Authorities arrested three ice cutters in Southwick on charges of drunkenness in 1913. The trio pleaded guilty in court on March 4, and the judge fined them $6.00 each. (Because it was such a common problem, the court used to sentence drunk ice cutters working on Congamond Lake to 30 days in the House of Corrections, but with a substantially reduced number of drunken convictions over the winter and the ice-cutting season quickly coming to a close, the court decided to impose fines instead.)

Ice harvesting was a dangerous business, and accidents and employee deaths were not all that uncommon. 

A fourteen-year-old boy hoisting ice for Berkshire Ice was seriously injured in February 1892 when he fell 35 feet from the staging area to the ice below after a pulley broke.

A gang of 28 men from Granville went to work for Berkshire Ice in January 1905. But only 12 remained to finish the entire four-week harvest; the others were either too tired and quit or were injured on the job. 

In February 1906, a train killed a man in Connecticut when it ran over him; the locomotive's wheels cut off his head. Found on his body was his employment card showing he worked for the Berkshire Ice Company. 

When Curtis Babb lent a boat to the Berkshire Ice Company to move ice from Congamond Lake to one of their ice houses on February 27, 1909, one of the ice cakes struck Babb's boat, causing it to list and dump the engine overboard. It sank in 20 feet of water.

Carlo Cetarrio had only been employed with the Berkshire Ice Company for about 2-weeks before an ice storm forced the cancellation of work on Saturday, January 15, 1910. Not having to go to work, Cetarrio walked to the railroad tracks near his boarding house. Next to the tracks were some railroad ties. He picked up one of the heavy railroad ties, placed it over his shoulder, and headed home. Along the way, he slipped on some ice and fell, causing the railroad tie to strike him in the head. He lived for a minute or two before passing on. Authorities believe he was stealing the railroad tie to use it as firewood.

Charles Fowler, a brakeman who worked for the New York, New Haven and Hartford Railroad Company, was run over by a train in the switching yard of the Berkshire Ice Company on August 1, 1910; he died on August 4. Fowler was at the end of a stopped freight car when it got struck by a train car loaded with ice. An inquest blamed the railroad for Fowler's death as the ice car had a defective brake beam and should have been taken out of service until repaired.  

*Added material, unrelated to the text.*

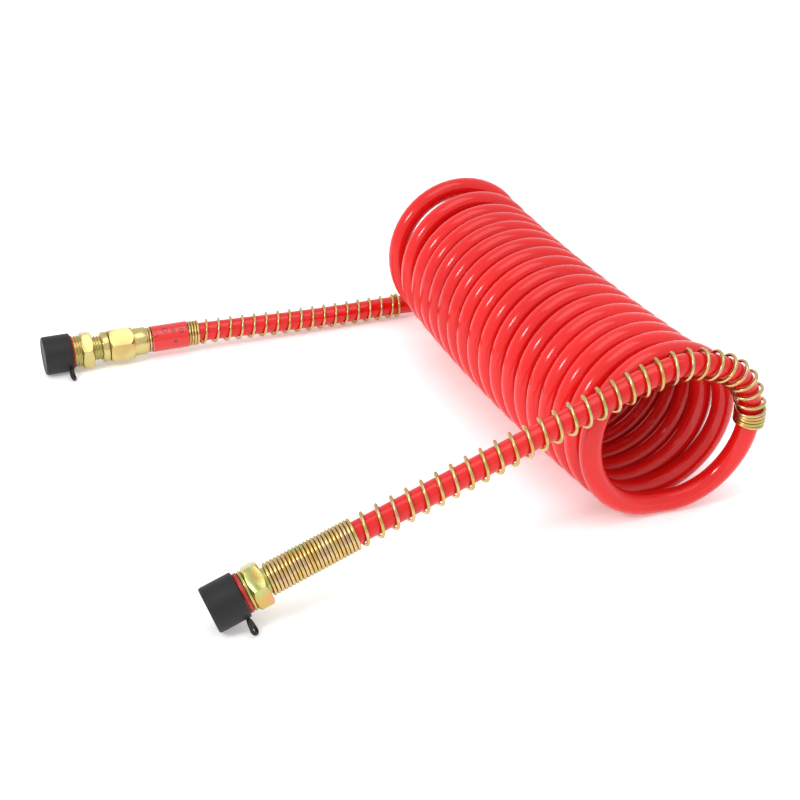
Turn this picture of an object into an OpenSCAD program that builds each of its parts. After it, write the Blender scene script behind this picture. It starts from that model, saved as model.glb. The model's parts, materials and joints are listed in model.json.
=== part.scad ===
// Coiled nylon air hose with two sprung leads, two 1/2 inch pipe-thread ends and rubber dust caps.
// Millimetres. +Z is up, the coil lies along Y and both leads run towards -X.

/* [Hose] */
// Outside diameter of the nylon tube
hose_od = 12.7; // [11:0.1:13]
// Bore of the nylon tube
hose_bore = 9.5; // [8:0.1:10]

/* [Coil] */
// Diameter over the turns
coil_od = 102.7; // [90:0.5:120]
// Distance from one turn to the next in the middle of the coil
turn_pitch = 15; // [13:0.1:18]
// Radius of the coil's gentle sideways bow
bow_r = 1500; // [800:10:4000]

/* [Spring guards] */
// Diameter of the near guard's wire
near_wire = 2; // [1.4:0.1:2.2]
// Space between the hose and the near guard's turns
near_play = 0.75; // [0.4:0.05:1.5]
// Diameter of the far guard's wire
far_wire = 1.8; // [1.4:0.1:1.9]
// Space between the hose and the far guard's turns
far_play = 0.35; // [0.2:0.05:0.6]
// Length of the near guard along the hose
near_guard_len = 326; // [300:1:340]
// Length of the far guard along the hose
far_guard_len = 182; // [150:1:190]
// Close-wound turns on the near fitting
near_closed = 24; // [12:1:30]
// Open turns on the near lead
near_open = 30; // [20:1:36]
// Close-wound turns at the near guard's free end
near_tail = 5; // [2:1:6]
// Close-wound turns on the far fitting
far_closed = 20; // [17:1:22]
// Open turns on the far lead
far_open = 17; // [12:1:22]
// Close-wound turns at the far guard's free end
far_tail = 1; // [1:1:2]

/* [Threaded ends] */
// Outside radius of the taper pipe thread at its small end
thread_r = 10.1; // [9.5:0.05:10.3]
// Thread pitch, 14 to the inch
thread_pitch = 1.814; // [1.2:0.001:2]
// Height of a thread ridge
thread_h = 0.9; // [0.4:0.1:1.2]
// Bore through the fittings
air_bore = 7.8; // [6:0.1:8]
// Width across flats of the near nut and the far adapter's hexagon
hex_af = 22.2; // [21:0.1:24]
// Width across flats of the far body's large hexagon
body_af = 20.6; // [20:0.1:21.5]
// Wall of the far body's neck around the far guard
neck_wall = 0.65; // [0.4:0.05:1.4]

/* [Dust caps] */
// Wall of a cap at its mouth
cap_wall = 1.96; // [1:0.02:3]
// Length of a cap
cap_len = 18.3; // [14:0.1:18.3]
// Thickness of a cap's closed end
cap_end = 2.2; // [1.5:0.1:2.4]
// Space between the thread and the cap's inside
cap_gap = 0.1; // [0.05:0.05:0.3]

/* [Label sleeve] */
// Length of the sleeve
label_len = 24.4; // [15:0.1:26]
// Thickness of the sleeve
label_wall = 0.3; // [0.2:0.05:0.6]

/* [Hidden] */

hose_r = hose_od / 2;
near_guard_r = hose_r + near_play + near_wire / 2;
far_guard_r = hose_r + far_play + far_wire / 2;
ring_r = coil_od / 2 - hose_r;
coil_z = coil_od / 2;
bore_r = air_bore / 2;

// The coil holds turns 0 to 18, counted from the bottom of the far turn.
last_turn = 18;
mid_turn = 8.75;
// The first turn stands this much further off than the rest, and the last turns are drawn in this much.
far_stand_off = 24;
near_draw_in = 6.3;
// The turn behind the last one bulges this much to the side.
bulge = 5;
// The solid coil stands between these two places along its own axis.
solid_far = 112;
solid_near = -128;

// Taper of the pipe thread, on its radius, and where the thread starts behind a cap's outer face.
taper = 1 / 32;
thread_start = 2.6;
cap_bore_r = thread_r + (cap_len - thread_start) * taper + cap_gap;
cap_r = cap_bore_r + cap_wall;

// Centres of the two caps' outer faces, and the way each fitting points, from its cap to the hose.
near_face = [-260, -142, 12];
far_face = [-280, 168, cap_r];
near_way = unit([3, 0, 1]);
far_way = unit([24, -1, 0]);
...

On September 16, 1910, Alfonso De Giacomo lost his balance while stationed high up on an ice-loading conveyer. He fell some 35-ft. to the ground below, his body slamming into a steel crossbeam on the way down, fracturing his skull and killing him. (Berkshire Ice paid $400 to his heirs in 1914 to settle a wrongful death lawsuit.)

An employee died after falling down a flight of stairs at one of Berkshire Ice's boarding houses on November 1, 1920. His body was discovered in a narrow hallway by a porter. 

Events leading up to and surrounding an ice cutter's death were not always obvious. 

Nelson Babb discovered a body fully dressed in winter clothes floating in the lake as he rowed across Middle Pond on May 18, 1911. The only clue to the dead man's identity was a brass tag in his possession. The identification tag, stamped with 976, showed that the Berkshire Ice Company employed him; however, the company had not received any reports of their laborers missing from the previous winter's harvest. (A laborer's name often remained unknown because the company only knew them by the number they were issued when hired.) 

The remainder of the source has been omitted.